Everything coming from the laptop is generated in real-time – no musical phrase, grouping or section is pre-recorded – and this allows Lars to shape, form, guide, affect and instantly create musical textures and expressions. In order to achieve this, he incorporates the most recent insight into human cognition and meaning in music and sound into his programming. This then becomes the point-of-departure for a music that is rich and intriguing yet easily appreciated by the naked, though curious ear.


FAZEMAG
At first I was rather averse to the sports-car noises because I expected it to reveal a ghastly 90s type techno-rave rubbish. But lo and behold: Lars Graugaard has programmed some playful Groove-Tech patterns (if such a sub genre indeed exists) and proceeds to tease out some very raw, edgy beats that at times are reminiscent of Actress. Persect will not meet everyone’s taste and it will not become consensus material on the techno floors. But that does not appear to be what Graugaard wants anyway. Very experimental, very entertaining.

ROCKERILLA
Listening to this release by Lars From Mars and knowing nothing about the person you could imagine a young man, possibly a Berliner, as the protagonist. Here we have an electronic beat that is both highly experimental and very sturdy, in the wake of the most demanding parts of Mouse On Mars or the recent work of Jan St. Werner. But after some research on the web one finds instead an elderly, bearded and distinguished Danish gentleman, namely the PhD, musician and flutist Lars Graugaard with recordings that go as far back as the distant 1982, and reviewed earlier this year here in Rockerilla with his work together with Keisuke Matsuno. Lars From Mars is his digital alter ego with which he explores self-built software that leads to a genuine shift of scenery as our perception wobbles through four lengthy tracks that relentlessly push on in their incessant experimentation.
 INVINCIBLE. Gianluca Polverari

Composed, performed, mixed, edited and mastered by Lars Graugaard January 2015 and February-March 2016 in Santiago, Chile

Instrumentation is a laptop running Max

Artwork by Vladyslav Kamenskyy

©Elena Pantoja

©Elena Pantoja

BLOW UP
The Danish Martian Lars Graugaard uses the laptop exclusively for his music and, contrary to what you might imagine upon hearing it, he is not exactly a rookie: approaching his seventies he comes out of academic circles and embodies the experience of dozens of ‘learned’ compositions that range from classical score-writing to contemporary improvisation. With “Persect” he operates within techno but do not take this digital download for an occasional diversion. On the contrary, as the musician applies the same concept of sound bodies that he uses elsewhere (see the section altrusuoni in this issue), the only difference being the constancy of the techno rhythms that underlie them: amusing and intense (Felipe), obsessively repeating (Conflated), pierced by jazzy neon lights (Next Junction), lush afro (Quick Turn). The rich and highly detailed music that Graugaard sets on top of his bass lines are computer processes that sound and behave as traditional instruments while having fresh, electronic timbres: improvisations, solos, rebounds, bridges, mirror games, evaginations. The result is a kind of techno-mutant improvisation that is fun and fanciful, constantly changing and surprisingly psychedelic, danceable and humorous.

NITESTYLEZ
Scheduled for release via Clang as the label’s cat.no. 043 on June 17th, 2k16 is “Persect”, the latest four track EP outing created by Lars Graugaard under his casual production alias Lars From Mars, aiming to fuse Minimal Techno and mathematical functions (sic!) over the course of 33 minutes playing time. And although this combination of numbers science and dancefloor functional structures might sound a little odd at first things seem to be falling in place for some reason, even though tracks like the opening tune Felipe are constantly shifting and changing from bar to bar, proving that constant repetition and slow variation is not a necessity for club functional music – at least not when we’re talking hyped late night crowds and an implied supply of special k.

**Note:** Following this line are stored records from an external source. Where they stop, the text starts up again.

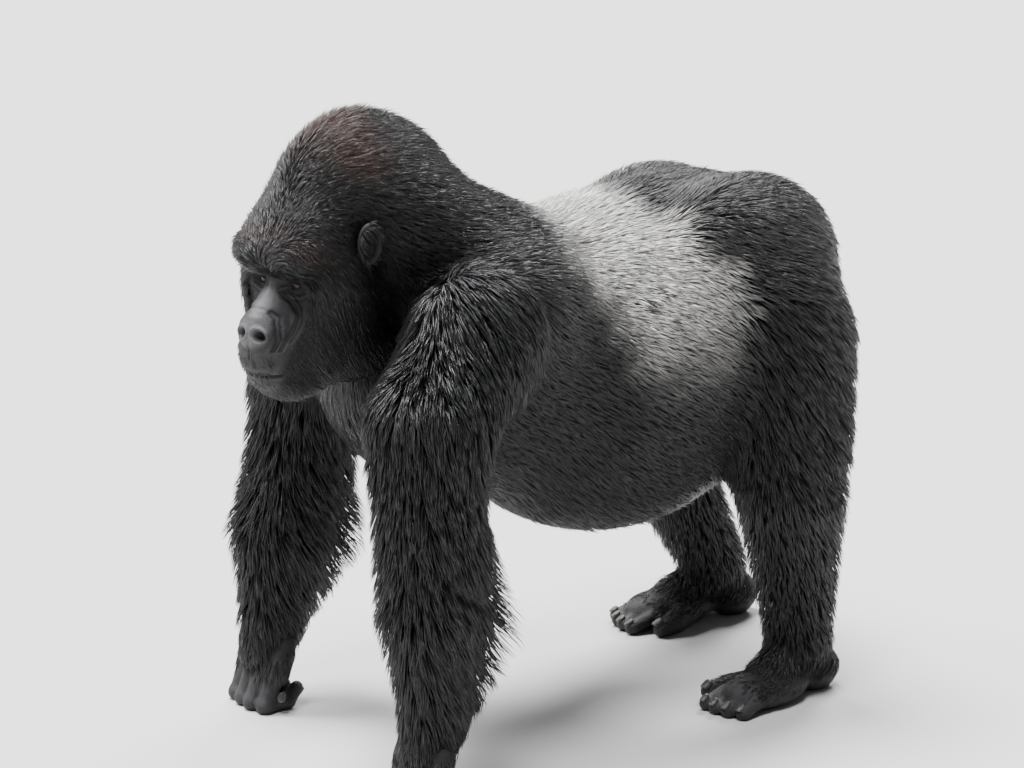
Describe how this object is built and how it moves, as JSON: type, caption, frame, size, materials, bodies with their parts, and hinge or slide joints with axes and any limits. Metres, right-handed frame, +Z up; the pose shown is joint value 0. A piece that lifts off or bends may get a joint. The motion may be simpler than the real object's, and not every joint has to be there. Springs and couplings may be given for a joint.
{
  "type": "gorilla model",
  "caption": "Life-size museum-style model of an adult male silverback mountain gorilla standing still on all fours, on its feet and the backs of its fingers, head turned a little to the left.",
  "frame": {"origin": "on the floor, under the middle of the box round the whole animal", "axes": "+Z is up, the animal faces -Y, and its left side is at +X"},
  "size_m": [0.7404, 1.1854, 1.0435],
  "materials": {
    "black_fur": "matte",
    "silver_fur": "matte",
    "bare_skin": "satin",
    "eye": "gloss"
  },
  "bodies": {
    "root": {"belly": "silver_fur", "chest": "black_fur", "ear_left": "bare_skin", "ear_right": "bare_skin", "eye_left": "eye", "eye_right": "eye", "foot_left": "bare_skin", "foot_right": "bare_skin", "forearm_left": "black_fur", "forearm_right": "black_fur", "hand_left": "bare_skin", "hand_right": "bare_skin", "head": "black_fur", "neck": "black_fur", "rump": "black_fur", "shank_left": "black_fur", "shank_right": "black_fur", "thigh_left": "black_fur", "thigh_right": "black_fur", "upper_arm_left": "black_fur", "upper_arm_right": "black_fur"}
  },
  "joints": []
}
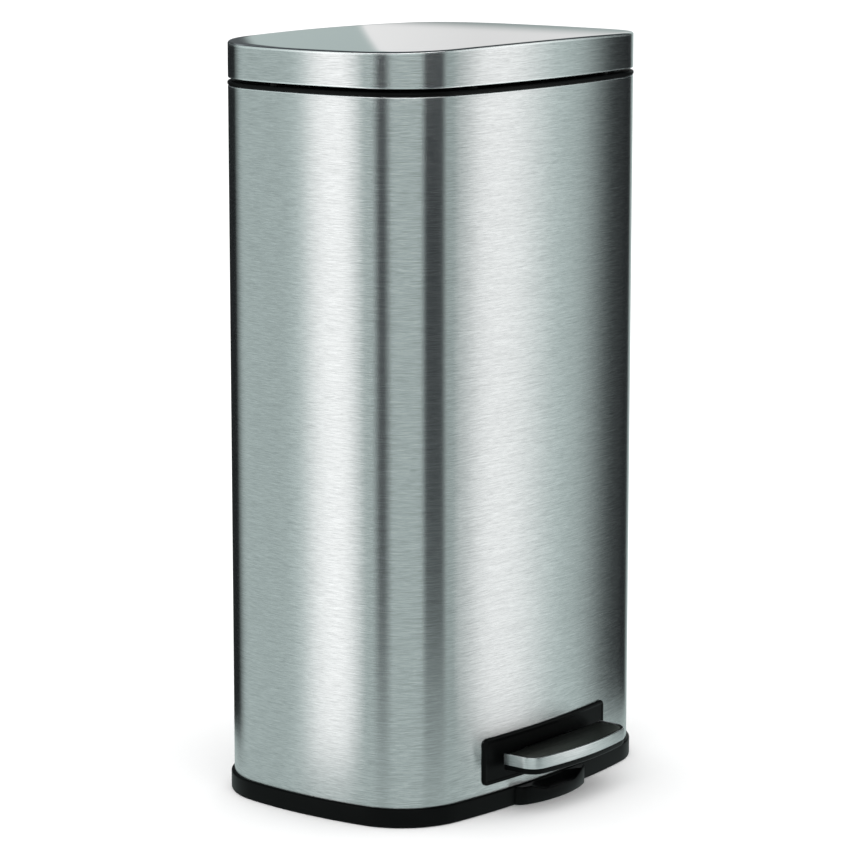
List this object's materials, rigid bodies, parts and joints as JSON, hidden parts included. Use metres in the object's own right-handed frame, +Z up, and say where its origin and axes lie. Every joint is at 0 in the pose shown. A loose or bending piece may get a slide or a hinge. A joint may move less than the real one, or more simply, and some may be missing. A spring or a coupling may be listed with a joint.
{
  "type": "pedal trash can",
  "caption": "Bowed rectangular brushed-steel pedal trash can with a black plinth, hinged bowed lid, front foot pedal and lift-out inner bucket.",
  "frame": {"origin": "centre of the whole footprint, pedal included, on the floor", "axes": "+Z up, the pedal and the front face -Y, the lid hinge is at +Y, +X to the right of someone facing the front"},
  "size_m": [0.3564, 0.2854, 0.6381],
  "materials": {
    "brushed_steel": "brushed, level grain",
    "tread_steel": "dark brushed",
    "bright_steel": "smooth drawn",
    "zinc_steel": "zinc plated, satin",
    "black_plastic": "satin, fine moulded grain",
    "bucket_plastic": "matte moulded",
    "damper_plastic": "satin moulded",
    "rubber": "matte"
  },
  "bodies": {
    "can": {"body_shell": "brushed_steel", "top_collar": "black_plastic", "base_tray": "black_plastic", "foot_pads": "rubber", "bucket_platform": "black_plastic", "platform_screws": "zinc_steel", "pedal_bezel": "black_plastic", "bezel_nuts": "zinc_steel", "axle_brackets": "zinc_steel", "bracket_screws": "zinc_steel", "pedal_axle": "bright_steel", "axle_clips": "zinc_steel", "rod_guides": "black_plastic", "guide_rivets": "zinc_steel", "hinge_bracket": "zinc_steel", "hinge_rivets": "zinc_steel", "hinge_pin": "bright_steel", "hinge_clips": "zinc_steel", "damper_cylinder": "damper_plastic", "damper_clip": "zinc_steel"},
    "pedal": {"pedal_lever": "zinc_steel", "pedal_shell": "black_plastic", "pedal_band": "brushed_steel", "pedal_tread": "tread_steel", "pedal_screws": "zinc_steel", "lever_pin": "bright_steel"},
    "rod": {"lift_rod": "bright_steel", "lower_yoke": "zinc_steel", "upper_yoke": "zinc_steel", "damper_arm": "zinc_steel", "damper_piston": "bright_steel"},
    "lid": {"lid_shell": "brushed_steel", "lid_liner": "black_plastic", "lid_bracket": "zinc_steel", "crank_pin": "bright_steel", "lid_screws": "zinc_steel", "lid_bumpers": "rubber"},
    "bucket": {"inner_bucket": "bucket_plastic"}
  },
  "joints": [
    {"name": "lid_hinge", "type": "hinge", "parent": "can", "child": "lid", "pos_m": [0, 0.1326, 0.598], "axis": [-1, 0, 0], "range_deg": [0, 78]},
    {"name": "pedal_pivot", "type": "hinge", "parent": "can", "child": "pedal", "pos_m": [0, -0.03794, 0.034], "axis": [1, 0, 0], "range_deg": [0, 10.5]},
    {"name": "rod_lift", "type": "slide", "parent": "can", "child": "rod", "axis": [0, 0, 1], "range_m": [0, 0.0277]},
    {"name": "bucket_lift", "type": "slide", "parent": "can", "child": "bucket", "axis": [0, 0, 1], "range_m": [0, 0.01]}
  ],
  "couplings": [
    {"joint": "pedal_pivot", "follows": "lid_hinge", "ratio": 0.13462},
    {"joint": "rod_lift", "follows": "lid_hinge", "m_per_rad": 0.02034}
  ]
}
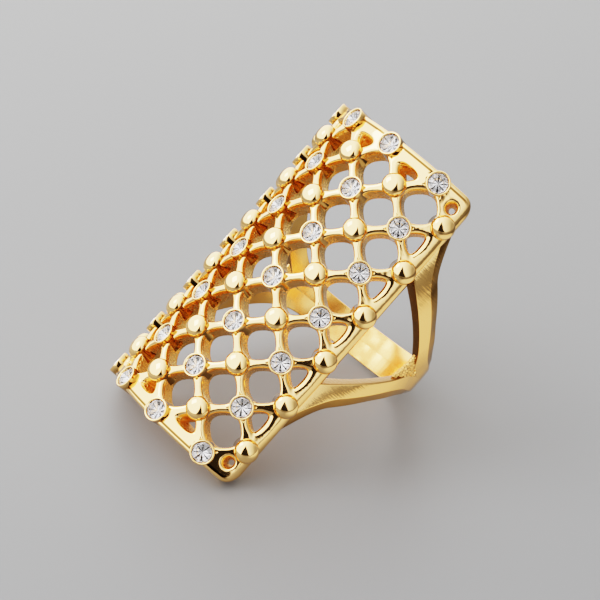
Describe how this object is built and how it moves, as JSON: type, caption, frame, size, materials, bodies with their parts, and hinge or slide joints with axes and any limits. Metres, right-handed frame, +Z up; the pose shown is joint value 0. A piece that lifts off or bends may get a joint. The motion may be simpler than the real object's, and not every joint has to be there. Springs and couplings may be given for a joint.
{
  "type": "knuckle ring",
  "caption": "Gold-coloured knuckle ring: a curved open lattice plate with round clear stones and polished balls on a forked finger band.",
  "frame": {"origin": "middle of the resting ring's footprint, on the surface it rests on", "axes": "+Z up; X across the finger, the ring is the same to both sides but for a small turn of its band; the finger line leans in the YZ plane, up towards +Y"},
  "size_m": [0.0184, 0.0252, 0.0236],
  "materials": {
    "gold": "polished gold plating",
    "crystal": "clear, faceted, foil-backed"
  },
  "bodies": {
    "root": {"ring_body": "gold", "stone_1": "crystal", "stone_2": "crystal", "stone_3": "crystal", "stone_4": "crystal", "stone_5": "crystal", "stone_6": "crystal", "stone_7": "crystal", "stone_8": "crystal", "stone_9": "crystal", "stone_10": "crystal", "stone_11": "crystal", "stone_12": "crystal", "stone_13": "crystal", "stone_14": "crystal", "stone_15": "crystal", "stone_16": "crystal", "stone_17": "crystal", "stone_18": "crystal", "stone_19": "crystal", "stone_20": "crystal", "stone_21": "crystal", "stone_22": "crystal", "stone_23": "crystal", "stone_24": "crystal", "stone_25": "crystal", "stone_26": "crystal", "stone_27": "crystal", "stone_28": "crystal"}
  },
  "joints": []
}
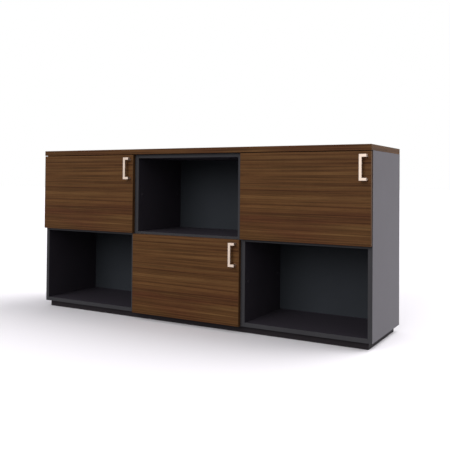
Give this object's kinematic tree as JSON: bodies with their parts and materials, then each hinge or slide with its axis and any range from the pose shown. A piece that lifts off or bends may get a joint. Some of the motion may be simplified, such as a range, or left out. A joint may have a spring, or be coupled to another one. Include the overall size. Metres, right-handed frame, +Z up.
{
  "type": "office credenza",
  "caption": "Low office cabinet in a row of equal modules on a recessed plinth, with doors and open bays in a checkerboard and C-shaped pulls.",
  "frame": {"origin": "bottom centre of the bounding box, on the floor", "axes": "+X to the right seen from the front along the longest side, doors face -Y, +Z up"},
  "size_m": [1.8, 0.46, 0.835],
  "materials": {
    "walnut_board": "walnut-look melamine on particle board, level grain, satin",
    "graphite_board": "graphite melamine on particle board, fine satin",
    "plinth_board": "black melamine, satin",
    "champagne_metal": "cast zinc with champagne lacquer, satin",
    "nickel_steel": "stamped steel, nickel plated",
    "zinc_screw": "zinc plated steel",
    "cam_zinc": "die-cast zinc, raw",
    "beech_dowel": "fluted beech",
    "clear_bumper": "soft translucent polyurethane",
    "black_bolt": "black zinc plated steel"
  },
  "bodies": {
    "carcass": {"worktop": "walnut_board", "plinth_front_rail": "plinth_board", "plinth_back_rail": "plinth_board", "plinth_left_end": "plinth_board", "plinth_right_end": "plinth_board", "plinth_cross_rails": "plinth_board", "left_cabinet_left_side": "graphite_board", "left_cabinet_right_side": "graphite_board", "left_cabinet_bottom_board": "graphite_board", "left_cabinet_shelf": "graphite_board", "left_cabinet_top_board": "graphite_board", "left_cabinet_back_panel": "graphite_board", "centre_cabinet_left_side": "graphite_board", "centre_cabinet_right_side": "graphite_board", "centre_cabinet_bottom_board": "graphite_board", "centre_cabinet_shelf": "graphite_board", "centre_cabinet_top_board": "graphite_board", "centre_cabinet_back_panel": "graphite_board", "right_cabinet_left_side": "graphite_board", "right_cabinet_right_side": "graphite_board", "right_cabinet_bottom_board": "graphite_board", "right_cabinet_shelf": "graphite_board", "right_cabinet_top_board": "graphite_board", "right_cabinet_back_panel": "graphite_board", "dowels": "beech_dowel", "cam_bolts": "zinc_screw", "cam_locks": "cam_zinc", "joining_nuts": "black_bolt", "joining_screws": "black_bolt", "worktop_screws": "black_bolt", "plinth_brackets": "nickel_steel", "bracket_screws": "zinc_screw", "hinge_mounting_plates": "nickel_steel", "hinge_plate_screws": "zinc_screw", "hinge_arms": "nickel_steel", "hinge_arm_pins": "zinc_screw"},
    "left_door_leaf": {"left_door": "walnut_board", "left_door_handle": "champagne_metal", "left_handle_screws": "zinc_screw", "left_door_bumpers": "clear_bumper", "left_hinge_cups": "nickel_steel", "left_cup_screws": "zinc_screw", "left_cup_pins": "zinc_screw"},
    "left_door_links": {"left_hinge_links": "nickel_steel"},
    "centre_door_leaf": {"centre_door": "walnut_board", "centre_door_handle": "champagne_metal", "centre_handle_screws": "zinc_screw", "centre_door_bumpers": "clear_bumper", "centre_hinge_cups": "nickel_steel", "centre_cup_screws": "zinc_screw", "centre_cup_pins": "zinc_screw"},
    "centre_door_links": {"centre_hinge_links": "nickel_steel"},
    "right_door_leaf": {"right_door": "walnut_board", "right_door_handle": "champagne_metal", "right_handle_screws": "zinc_screw", "right_door_bumpers": "clear_bumper", "right_hinge_cups": "nickel_steel", "right_cup_screws": "zinc_screw", "right_cup_pins": "zinc_screw"},
    "right_door_links": {"right_hinge_links": "nickel_steel"}
  },
  "joints": [
    {"name": "left_door_link_swing", "type": "hinge", "parent": "carcass", "child": "left_door_links", "pos_m": [-0.8648, -0.1826, 0.62], "axis": [0, 0, 1], "range_deg": [0, 27]},
    {"name": "left_door_swing", "type": "hinge", "parent": "left_door_links", "child": "left_door_leaf", "pos_m": [-0.8884, -0.1918, 0.62], "axis": [0, 0, -1], "range_deg": [0, 127]},
    {"name": "centre_door_link_swing", "type": "hinge", "parent": "carcass", "child": "centre_door_links", "pos_m": [-0.2648, -0.1826, 0.22], "axis": [0, 0, 1], "range_deg": [0, 27]},
    {"name": "centre_door_swing", "type": "hinge", "parent": "centre_door_links", "child": "centre_door_leaf", "pos_m": [-0.2884, -0.1918, 0.22], "axis": [0, 0, -1], "range_deg": [0, 127]},
    {"name": "right_door_link_swing", "type": "hinge", "parent": "carcass", "child": "right_door_links", "pos_m": [0.3352, -0.1826, 0.62], "axis": [0, 0, 1], "range_deg": [0, 27]},
    {"name": "right_door_swing", "type": "hinge", "parent": "right_door_links", "child": "right_door_leaf", "pos_m": [0.3116, -0.1918, 0.62], "axis": [0, 0, -1], "range_deg": [0, 127]}
  ],
  "couplings": [
    {"joint": "left_door_link_swing", "follows": "left_door_swing", "ratio": 0.2126},
    {"joint": "centre_door_link_swing", "follows": "centre_door_swing", "ratio": 0.2126},
    {"joint": "right_door_link_swing", "follows": "right_door_swing", "ratio": 0.2126}
  ]
}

Interestingly, the opener also caused a weird feeling of motion sickness and light nausea when consumed on headphones, similar to some specific LFO filters. With Conflated we’re getting closer to a straight Minimal Techno feel which, due to its level of abstraction and constant mutation, could also be pigeonholed as TechnoJazz and will surely be well appreciated by fans and followers of producers like Matthew Herbert as well. Next Junction focuses on ever shifting low frequencies and a seemingly improvised synth melody jam accompanied by chirping, high frequency laser beams and the final cut Quick Turn comes across as a lovely and masterly crafted mutation of a dry’n’raw Minimal Techno vs. piano jam that’s also well-relatable to lovers of deep and pumping House music. Techno-not-Techno; much?